Beitrittsaufforderung an BMF: Entschädigung für Überspannung eines Grundstücks mit einer Stromleitung


Das BMF wird aufgefordert, dem Verfahren beizutreten, um zu der Frage Stellung zu nehmen, ob und unter welchen Voraussetzungen eine einmalige Entschädigung, die für die Überspannung eines zum Privatvermögen gehörenden Grundstücks mit einer Hochspannungsleitung gezahlt wird, zu den nach dem EStG steuerbaren Einkünften zählt.

BFH  v. 11.04.2017, IX R 31/16

Hinweis:

Nach § 22 Nr. 3 EStG gehören Einkünfte aus Leistungen zu den sonstigen Einkünften, soweit sie weder zu anderen Einkunftsarten (§ 2 Abs. 1 S. 1 Nr. 1 – 6 EStG) noch zu den Einkünften i. S. d. Nr. 1, 1a, 2 oder 4 gehören.

Der Kläger ist Eigentümer eines bebauten und von den Ehegatten selbst bewohnten Grundstücks. Anlässlich der Planung einer Hochspannungsleitung, die genau über das Grundstück führen sollte, schloss der Kläger mit der D-GmbH eine Vereinbarung, wonach die D-GmbH „zum Zwecke von Bau, Betrieb und Unterhaltung elektrischer Leitungen nebst Zubehör einschließlich Steuer- und Telekommunikationskabel und aller dazu erforderlichen Vorkehrungen“ berechtigt war, das Grundstück des Klägers in Anspruch zu nehmen. Hierfür wurde dem Kläger, der sich zu der Bewilligung einer entsprechenden beschränkten persönlichen Dienstbarkeit im Grundbuch verpflichtete, eine einmalig zu zahlende Gesamtentschädigung in Höhe von 17.904 € gewährt. In der Einkommensteuererklärung des Klägers blieb die Entschädigung unberücksichtigt. Das FA erfuhr durch eine Kontrollmitteilung von dem Vorgang und berücksichtigte die Entschädigungszahlungen als sonstige Einkünfte gem. § 22 Nr. 3 EStG.

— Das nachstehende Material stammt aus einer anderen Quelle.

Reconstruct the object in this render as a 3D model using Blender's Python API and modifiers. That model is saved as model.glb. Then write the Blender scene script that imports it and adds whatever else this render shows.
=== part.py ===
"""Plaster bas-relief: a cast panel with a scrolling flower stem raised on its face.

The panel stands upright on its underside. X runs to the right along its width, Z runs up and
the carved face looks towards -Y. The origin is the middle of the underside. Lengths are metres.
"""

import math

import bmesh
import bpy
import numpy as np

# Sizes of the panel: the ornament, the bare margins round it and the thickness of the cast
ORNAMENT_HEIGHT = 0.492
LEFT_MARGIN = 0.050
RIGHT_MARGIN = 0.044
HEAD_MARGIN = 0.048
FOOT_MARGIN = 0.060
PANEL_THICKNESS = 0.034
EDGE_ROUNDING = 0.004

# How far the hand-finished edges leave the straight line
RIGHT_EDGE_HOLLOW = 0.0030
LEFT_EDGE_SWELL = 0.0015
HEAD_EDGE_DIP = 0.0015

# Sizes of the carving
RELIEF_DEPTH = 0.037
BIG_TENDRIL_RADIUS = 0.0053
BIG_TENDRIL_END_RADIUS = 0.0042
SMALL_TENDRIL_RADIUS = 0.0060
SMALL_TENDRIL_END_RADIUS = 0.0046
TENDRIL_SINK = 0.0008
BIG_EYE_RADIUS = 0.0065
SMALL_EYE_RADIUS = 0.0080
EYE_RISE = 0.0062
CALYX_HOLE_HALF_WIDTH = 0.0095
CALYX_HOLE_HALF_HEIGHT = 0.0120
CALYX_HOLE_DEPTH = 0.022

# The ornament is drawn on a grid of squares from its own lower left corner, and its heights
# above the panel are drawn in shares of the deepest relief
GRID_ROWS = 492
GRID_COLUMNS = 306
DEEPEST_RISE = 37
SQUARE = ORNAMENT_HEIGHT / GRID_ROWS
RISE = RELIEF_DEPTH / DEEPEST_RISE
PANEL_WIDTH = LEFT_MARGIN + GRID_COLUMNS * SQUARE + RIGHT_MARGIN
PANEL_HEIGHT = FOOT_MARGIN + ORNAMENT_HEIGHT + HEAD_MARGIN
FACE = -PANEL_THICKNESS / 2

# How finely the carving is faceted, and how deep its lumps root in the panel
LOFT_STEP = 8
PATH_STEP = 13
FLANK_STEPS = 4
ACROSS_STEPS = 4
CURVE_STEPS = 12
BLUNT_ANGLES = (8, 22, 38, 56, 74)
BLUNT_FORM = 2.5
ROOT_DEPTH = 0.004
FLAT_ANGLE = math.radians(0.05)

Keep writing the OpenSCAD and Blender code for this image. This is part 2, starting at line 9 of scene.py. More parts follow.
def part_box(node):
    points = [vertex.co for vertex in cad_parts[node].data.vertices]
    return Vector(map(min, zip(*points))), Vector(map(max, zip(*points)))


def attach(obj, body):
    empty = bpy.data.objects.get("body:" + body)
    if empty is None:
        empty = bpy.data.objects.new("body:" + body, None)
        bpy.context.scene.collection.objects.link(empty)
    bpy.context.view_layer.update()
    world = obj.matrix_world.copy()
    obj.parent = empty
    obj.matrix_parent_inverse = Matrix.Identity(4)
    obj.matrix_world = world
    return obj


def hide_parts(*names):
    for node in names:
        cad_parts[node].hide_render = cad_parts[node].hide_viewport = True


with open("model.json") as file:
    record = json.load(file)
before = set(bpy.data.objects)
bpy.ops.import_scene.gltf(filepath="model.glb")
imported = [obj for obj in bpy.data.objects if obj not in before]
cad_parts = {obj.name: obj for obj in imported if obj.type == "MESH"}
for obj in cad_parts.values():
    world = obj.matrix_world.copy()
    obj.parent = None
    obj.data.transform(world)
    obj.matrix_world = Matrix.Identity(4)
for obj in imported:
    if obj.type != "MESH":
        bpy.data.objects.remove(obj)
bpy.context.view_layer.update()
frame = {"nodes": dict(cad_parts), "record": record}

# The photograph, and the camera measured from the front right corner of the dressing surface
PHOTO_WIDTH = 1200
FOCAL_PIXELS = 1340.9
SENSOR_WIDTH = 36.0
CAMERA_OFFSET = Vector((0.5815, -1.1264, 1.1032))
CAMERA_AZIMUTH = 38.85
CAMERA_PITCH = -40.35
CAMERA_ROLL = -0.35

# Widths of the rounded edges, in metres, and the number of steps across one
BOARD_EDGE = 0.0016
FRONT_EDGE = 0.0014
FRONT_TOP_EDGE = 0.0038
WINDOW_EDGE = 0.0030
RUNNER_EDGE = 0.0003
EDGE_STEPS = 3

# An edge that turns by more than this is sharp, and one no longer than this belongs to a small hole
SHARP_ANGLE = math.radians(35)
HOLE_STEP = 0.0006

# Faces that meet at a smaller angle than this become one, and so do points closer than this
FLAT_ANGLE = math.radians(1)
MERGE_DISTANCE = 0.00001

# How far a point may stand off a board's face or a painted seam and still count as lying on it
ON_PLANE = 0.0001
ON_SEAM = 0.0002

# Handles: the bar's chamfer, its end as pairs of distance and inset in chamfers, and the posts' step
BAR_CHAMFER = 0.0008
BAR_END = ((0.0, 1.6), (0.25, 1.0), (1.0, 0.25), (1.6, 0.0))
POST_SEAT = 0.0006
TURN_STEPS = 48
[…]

Der BFH nimmt das Revisionsverfahren zum Anlass, sich grundlegend mit der Rechtsfrage zu befassen, ob, unter welchen Voraussetzungen und gegebenenfalls in welchem Umfang eine einmalige Entschädigung, die für die Überspannung eines zum Privatvermögen gehörenden Grundstücks mit einer Hochspannungsleitung gezahlt wird, nach den Vorschriften des Einkommensteuergesetzes steuerbar ist, wenn der Grundstückseigentümer hierfür eine Grunddienstbarkeit bewilligen muss. Der Senat hält es für angezeigt, das BMF an diesem Revisionsverfahren zu beteiligen und zum Beitritt aufzufordern.